Let’s face it: this is a broader problem of our political and economic system. Becoming a politician is a first-class, one-way ticket to the elite. Even if the major parties selected renters and we elected them, they’d end up in Parliament on their big salaries. Then what better place to park that extra cash than in an investment class that’s protected with generous tax concessions like negative gearing and capital gains tax?
For now, we must accept we are unlikely to see representation on one of the most important issues of our time. But since renters won’t have a place in our cabinet, ministry and Parliament, our MPs must prove they are seeking out this voice when considering how to make Australia a fairer place.
Max Chandler-Mather, the new MP for Griffith, is a renter. So renters have at least one rep for them.
The new member for Brisbane also.
He’ll just about have a deposit ready for a house after his first paycheck though
Not really – assuming he has no other income as an erstwhile ‘retail worker’ than the $200,000pa for a back bencher he will, after tax, have about $5,000 per fortnight.
Is your snark green eyed envy?
5k a fortnight. My heart bleeds…
That’s about 10x the money someone renting on the dole takes home.
Dole? He has a job.
Quite right, sorry my dude. It’ll take hime a whole TWO paychecks to have the deposit for a place.
There was no snark intended – merely pointing out that we wont have a renter rep for long.
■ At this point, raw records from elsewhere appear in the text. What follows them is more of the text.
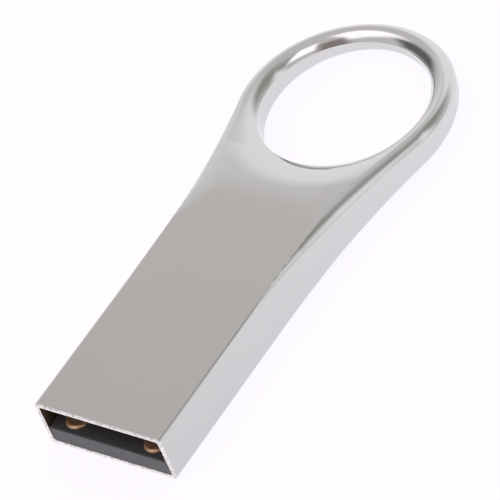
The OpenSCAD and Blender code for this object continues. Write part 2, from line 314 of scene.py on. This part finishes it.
def build_casing(material):
    mesh = Mesh()
    ys = body_rows()
    sections = [body_section(y) for y in ys]
    rows = [mesh.add(s) for s in sections]
    mesh.grid(rows, closed=True)
    mouth = [mesh.add(r) for r in mouth_rings(sections[0])]
    mesh.grid([rows[0]] + mouth, closed=True, flip=True)
    across = len(row_across(SEAM_Y))
    cap_top = mouth[-1][:across]
    cap_bottom = mouth[-1][across + WALL_STEPS - 1:2 * across + WALL_STEPS - 1][::-1]
    mesh.strip(cap_top, cap_bottom, flip=True)

    # ring: rays from the hole out to the outline, then back along the seam
    outline = ring_outline()
    seam_x = row_across(SEAM_Y)
    seam = np.stack([seam_x[::-1], np.full_like(seam_x, SEAM_Y)], 1)[1:-1]
    ends = np.concatenate([outline, seam])
    centre = np.array([0, RING_Y])
    towards = ends - centre
    towards /= np.linalg.norm(towards, axis=1)[:, None]
    starts = centre + towards * HOLE_R
    share = (1 - np.cos(np.linspace(0, math.pi, RAY_STEPS + 1))) / 2
    tops, bottoms = [], []
    for t in share:
        flat = starts + (ends - starts) * t
        z = top_height(flat[:, 0], flat[:, 1])
        tops.append(mesh.add(np.column_stack([flat, z])))
        bottoms.append(mesh.add(np.column_stack([flat, -z])))
    mesh.grid(tops, closed=True, flip=True)
    mesh.grid(bottoms, closed=True)
    hole_z = top_height(starts[:, 0], starts[:, 1])
    walls = [np.column_stack([starts, hole_z * s]) for s in np.linspace(1, -1, WALL_STEPS + 1)]
    mesh.grid([mesh.add(w) for w in walls], closed=True)
    rim_z = top_height(outline[:, 0], outline[:, 1])
    walls = [np.column_stack([outline, rim_z * s]) for s in np.linspace(1, -1, WALL_STEPS + 1)]
    mesh.grid([mesh.add(w) for w in walls], flip=True)
    casing = mesh.build("casing_shell", material, CASING_SHARP)
    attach(casing, "root")
    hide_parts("casing")


# ================================================================ pieces behind the mouth
CONTACT_ROLL = 0.32 * MM     # length over which a contact's edge rolls down
ARC_STEPS = 28
ROLL_STEPS = 10
CARRIER_BEVEL = 0.05 * MM


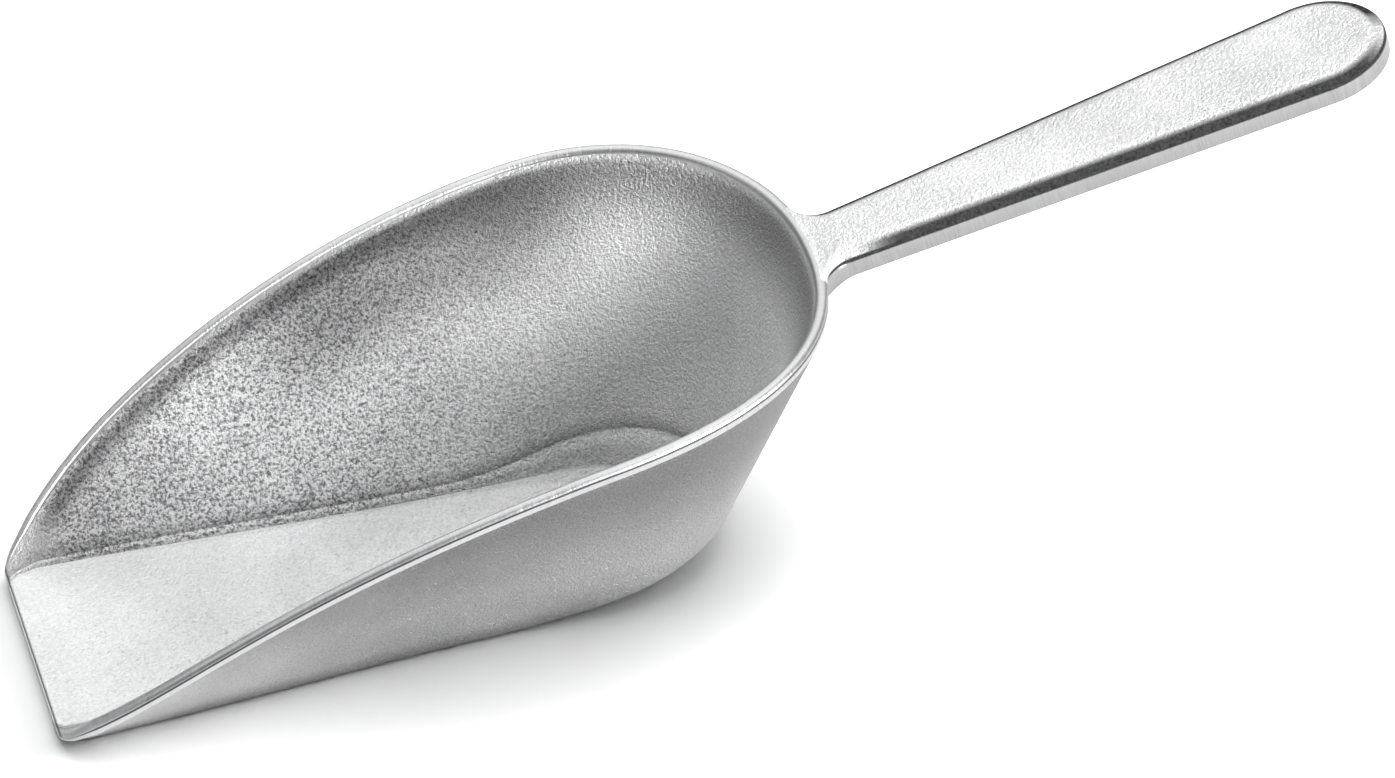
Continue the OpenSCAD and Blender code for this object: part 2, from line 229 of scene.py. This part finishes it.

God forbid someone should be envious of a higher salary. “No! Of course I’m fully hapoy living in the squalid conditions deigned suitable by my income! Thankyou epiminides for showing me the error of my ways!”
Jog on
Yep. And Better than that, he despatched the time-server and uninspiring Terri Butler into the bargain.
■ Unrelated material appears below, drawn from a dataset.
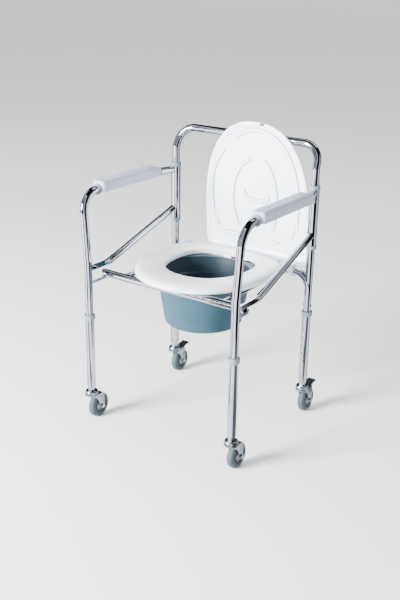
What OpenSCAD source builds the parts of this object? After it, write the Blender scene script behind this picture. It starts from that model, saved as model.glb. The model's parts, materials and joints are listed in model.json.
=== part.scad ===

It speaks to the fundamentally skewed nature of the Australian economy where vast amounts of capital are (unproductively) tied up in rent-seeking. This adds enormously to the cost of production as well as creating a poisonous social divide – AND (given the current world climate) the growing risk of a catastrophic housing crash.
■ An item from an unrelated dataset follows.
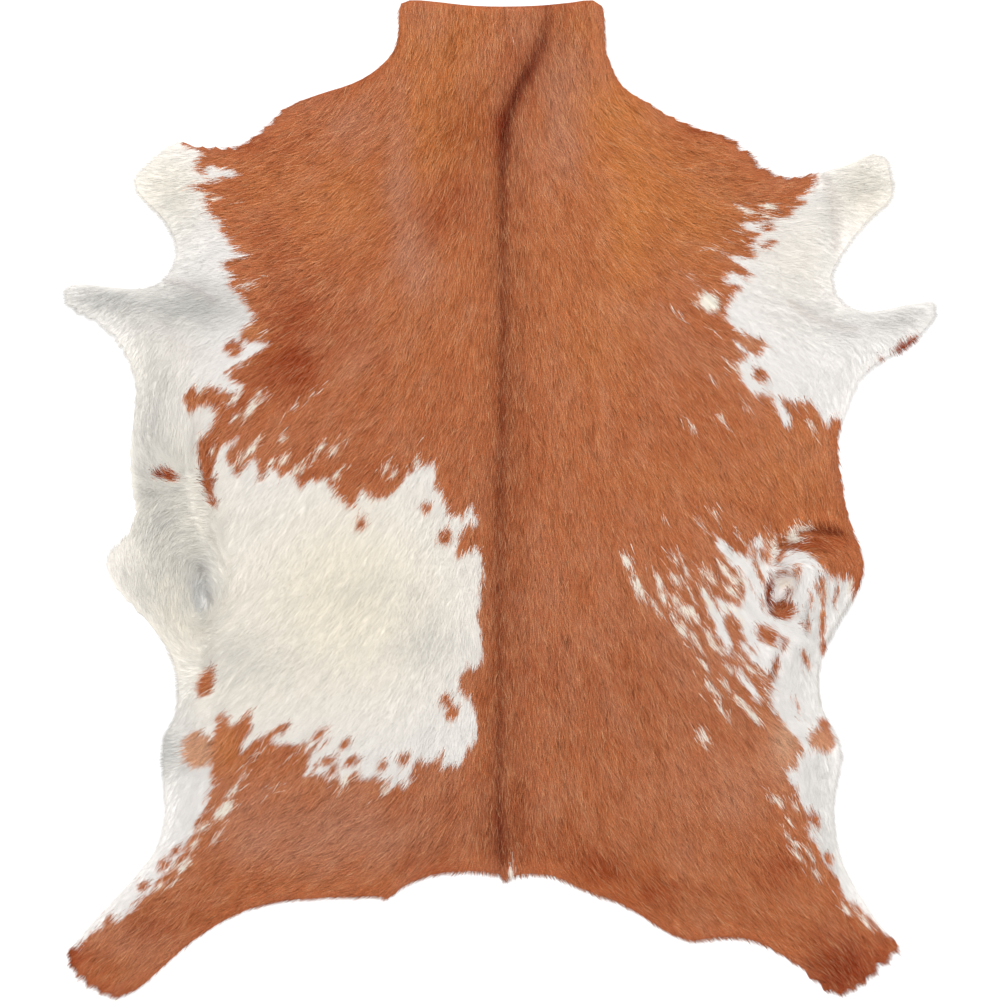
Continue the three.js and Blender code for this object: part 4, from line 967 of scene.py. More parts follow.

When, not IF, interest rates rise substantially – or even slightly given how large many mortgages are – there will be, according to neolib zealots, a collapse of house prices.
In the early 80s, before HawKeating, it was possible to pay off a mortgage on the dole as did I and several friends.
None of us would object to that halcyon time returning.
Good article. The question is not how many investment properties the pollies own, but how they are used. A good and fair landlord (yes, the numbers are dwindling) is not necessary a problem. One that uses their properties for Air B&B purposes deprives someone from a home, as does one who keeps an untenanted property for a market opportunity. And there are plenty of slum landlords around, almost free from any scrutiny from tenants associations due to fear and intimidation. In the case of politicians, a tenants’ reference should be mandatory, public, and free from coercion.
HA! Good luck with that. Ain’t gonna happen. How about something realistic like after a politician’s or government’s term has expired, the rate of ownership, not just mortgaged debt, but also mortgages paid off and debt free ownership.
We need a serious look at tge whole real estate thing. The german system seems to be a good start especially in relation to permanent renters. They get a good deal in germany. I dont think anyone in govt has the vision, the guts or the empathy to even review the current situation without a serious groundswell or actual revolt. Maybe start with a renters union followed by a series of demonstrations in all state capitals.
Rent strikes…and blockades at attempted evictions… sounds like a plan..
Grundle advocated those tactics when the Plague first landed and the outrage here was instructive of the nature of readership.
Or, rather, the commenters – none so touchy as guilty hypocrites.
It’s an old song – “Meet the new boss – same as the old” – and its truth is undiminished by age.
As Harry Truman noted “Show me a man that gets rich by being a politician, and I’ll show you a crook.”